THE PROBLEM
Begin at the first line below and copy each line exactly, ending with the line where "the handle's end." appears.
* Start COLLECTED MATERIAL *
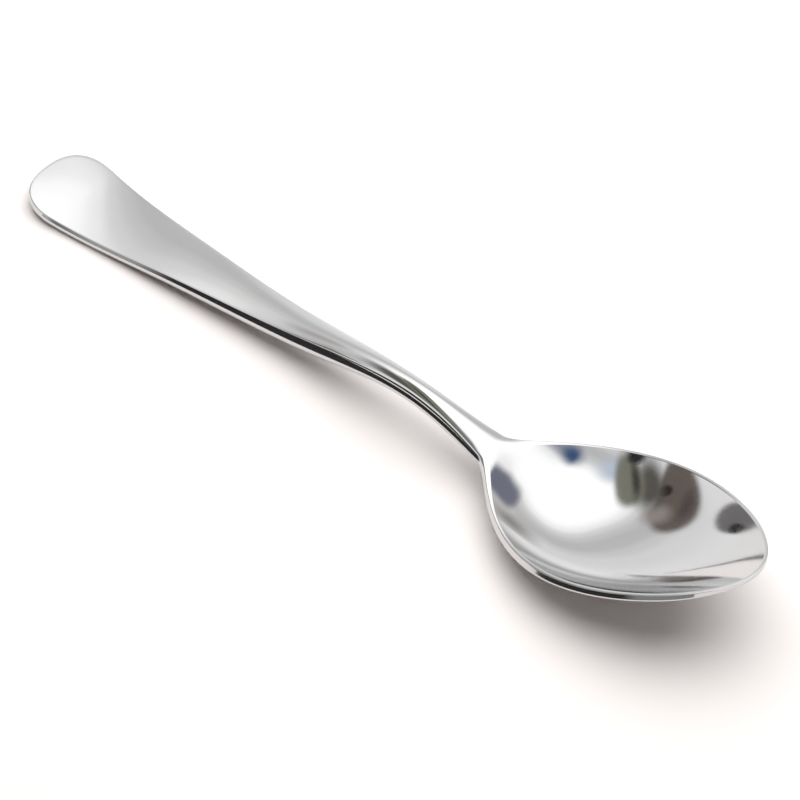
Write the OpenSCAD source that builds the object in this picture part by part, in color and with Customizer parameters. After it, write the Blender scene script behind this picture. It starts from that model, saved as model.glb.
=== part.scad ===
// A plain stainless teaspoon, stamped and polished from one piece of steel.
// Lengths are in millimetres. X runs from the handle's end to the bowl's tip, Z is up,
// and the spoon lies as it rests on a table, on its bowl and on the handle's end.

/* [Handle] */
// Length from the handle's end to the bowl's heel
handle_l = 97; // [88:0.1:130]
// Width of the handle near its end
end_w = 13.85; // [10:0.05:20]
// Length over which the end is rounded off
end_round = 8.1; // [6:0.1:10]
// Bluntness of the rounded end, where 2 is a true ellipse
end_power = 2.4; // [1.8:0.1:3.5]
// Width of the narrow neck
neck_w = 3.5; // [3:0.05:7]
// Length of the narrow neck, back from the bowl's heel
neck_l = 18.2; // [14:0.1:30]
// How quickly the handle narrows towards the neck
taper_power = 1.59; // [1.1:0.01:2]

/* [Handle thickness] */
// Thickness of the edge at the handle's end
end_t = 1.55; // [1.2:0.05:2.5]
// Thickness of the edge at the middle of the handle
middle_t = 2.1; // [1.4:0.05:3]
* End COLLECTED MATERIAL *
EXERCISE OUTPUT
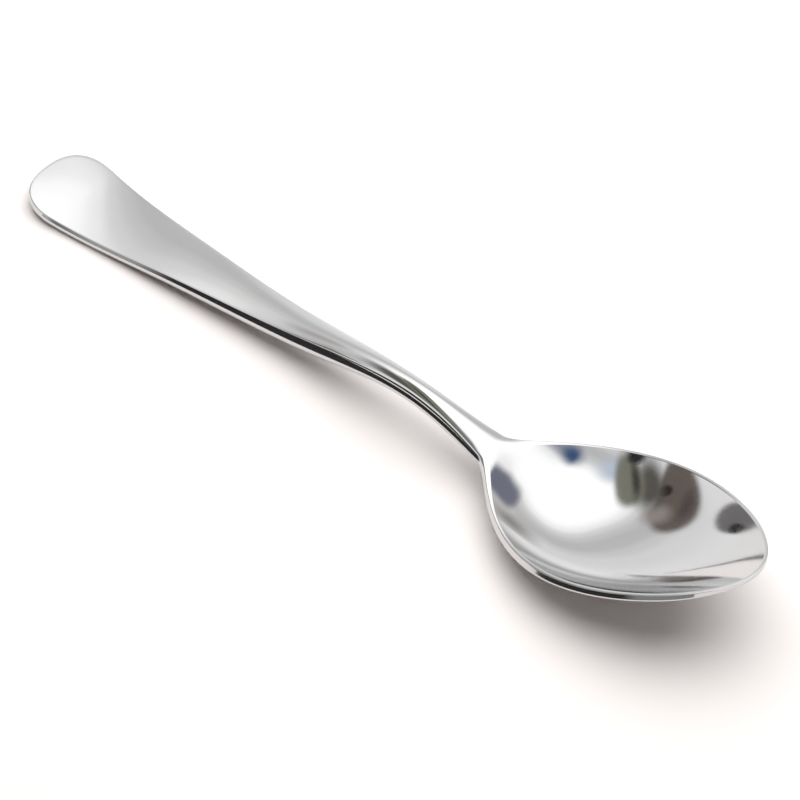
Write the OpenSCAD source that builds the object in this picture part by part, in color and with Customizer parameters. After it, write the Blender scene script behind this picture. It starts from that model, saved as model.glb.
=== part.scad ===
// A plain stainless teaspoon, stamped and polished from one piece of steel.
// Lengths are in millimetres. X runs from the handle's end to the bowl's tip, Z is up,
// and the spoon lies as it rests on a table, on its bowl and on the handle's end.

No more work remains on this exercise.